Electrolytes possess the power of coagulating solutions of colloids such as albumen and arsenious sulphide. The mean values of the relative coagulative powers of sulphates of mono-, di-, and tri-valent metals have been shown experimentally to be approximately in the ratios 1 : 35 : 1023. The dissociation theory refers this to the action of electric charges carried by the free ions. If a certain minimum charge must be collected in order to start coagulation, it will need the conjunction of 6n monovalent, or 3n divalent, to equal the effect of 2n tri-valent ions. The ratios of the coagulative powers can thus be calculated to be 1:x:x2, and putting x = 32 we get 1 : 32 : 1024, a satisfactory agreement with the numbers observed.[4]

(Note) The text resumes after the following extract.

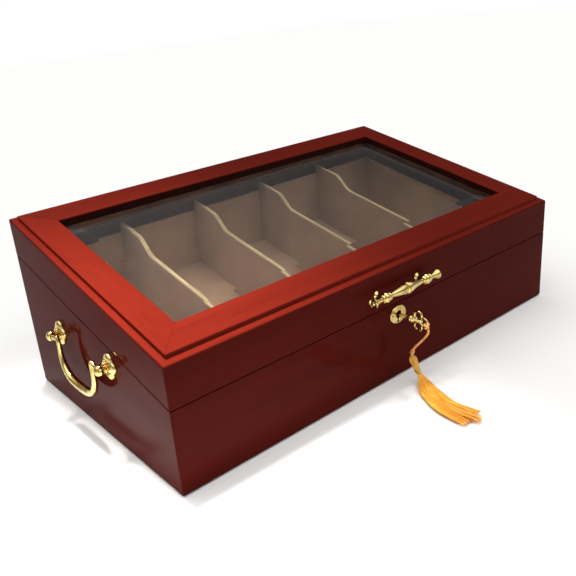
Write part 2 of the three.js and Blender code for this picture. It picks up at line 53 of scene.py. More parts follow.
camera_down = Vector((-0.29921, -0.23072, -0.92587))
camera_forward = Vector((0.54359, 0.75626, -0.36413))

lens = bpy.data.cameras.new("camera")
lens.sensor_width = 36
lens.lens = 42.95
lens.shift_x = 0.085
lens.shift_y = -0.0174
lens.clip_start = 0.01
camera = bpy.data.objects.new("camera", lens)
bpy.context.collection.objects.link(camera)
turned_camera = Matrix((camera_right, -camera_down, -camera_forward)).transposed().to_4x4()
camera.matrix_world = Matrix.Translation(camera_place) @ turned_camera
bpy.context.scene.camera = camera
bpy.context.scene.view_settings.view_transform = "Standard"


# ---- Cord: two strands of orange silk laid round each other, knotted on the outer ring of the key. ----
# The whole cord shows, from its knot down to the tassel. From there it runs on inside the head and ends among
# the threads of the skirt, which are tied round it.
MM = 0.001

cord_route = [
    Vector(point) * MM
    for point in [
        (0, -132.7, 48.2),
        (0, -132.9, 46.2),
        (0, -132, 43.7),
        (0, -130.2, 41.1),
        (0, -128, 38.3),
        (0, -125.5, 35.3),
        (0, -122.9, 32.2),
        (0, -120.4, 29),
        (0, -118.7, 25.7),
        (0, -118, 22.4),
        (0.2, -118.7, 18.6),
        (0.7, -120.6, 14.2),
        (1.2, -122.5, 9.8),
        (1.5, -124.4, 6.6),
        (0.9, -127.6, 4.4),
        (-3, -134.2, 3.5),
    ]
]
strand_radius = 0.5 * MM
strand_lay = 3.4 * MM  # one full turn of the two strands
strand_offset = 0.42 * MM
loop_offset = 0.9 * MM
loop_share = 0.545  # where along the cord the strands part
loop_reach = 0.045


def smooth_line(points, steps):
    """Points on a smooth curve through the given ones, steps for each stretch."""
    ends = [2 * points[0] - points[1], *points, 2 * points[-1] - points[-2]]
    line = []
    for a, b, c, d in zip(ends, ends[1:], ends[2:], ends[3:]):
        for i in range(steps):
            t = i / steps
            bend = 2 * a - 5 * b + 4 * c - d
            twist = 3 * b - a - 3 * c + d
            line.append(0.5 * (2 * b + (c - a) * t + bend * t**2 + twist * t**3))
    return [*line, points[-1]]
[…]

The question of the application of the dissociation theory to the case of fused salts remains. While it seems clear that the conduction in this case is carried on by ions similar to those of solutions, since Faraday’s laws apply equally to both, it does not follow necessarily that semi-permanent dissociation is the only way to explain the phenomena. The evidence in favour of dissociation in the case of solutions does not apply to fused salts, and it is possible that, in their case, a series of molecular interchanges, somewhat like Grotthus’s chain, may represent the mechanism of conduction.

An interesting relation appears when the electrolytic conductivity of solutions is compared with their chemical activity. The readiness and speed with which electrolytes react are in

  1. Brit. Ass. Rep., 1906, Section A, Presidential Address.
  2. See Theory of Solution, by W. C. D. Whetham (1902), p. 328.
  3. W. Ostwald, Zeits. physikal. Chemie, 1892, vol. ix. p. 579; T. Ewan, Phil. Mag. (5), 1892, vol. xxxiii. p. 317; G. D. Liveing, Cambridge Phil. Trans., 1900, vol. xviii. p. 298.
  4. See W. B. Hardy, Journal of Physiology, 1899, vol. xxiv. p. 288; and W. C. D. Whetham, Phil. Mag., November 1899.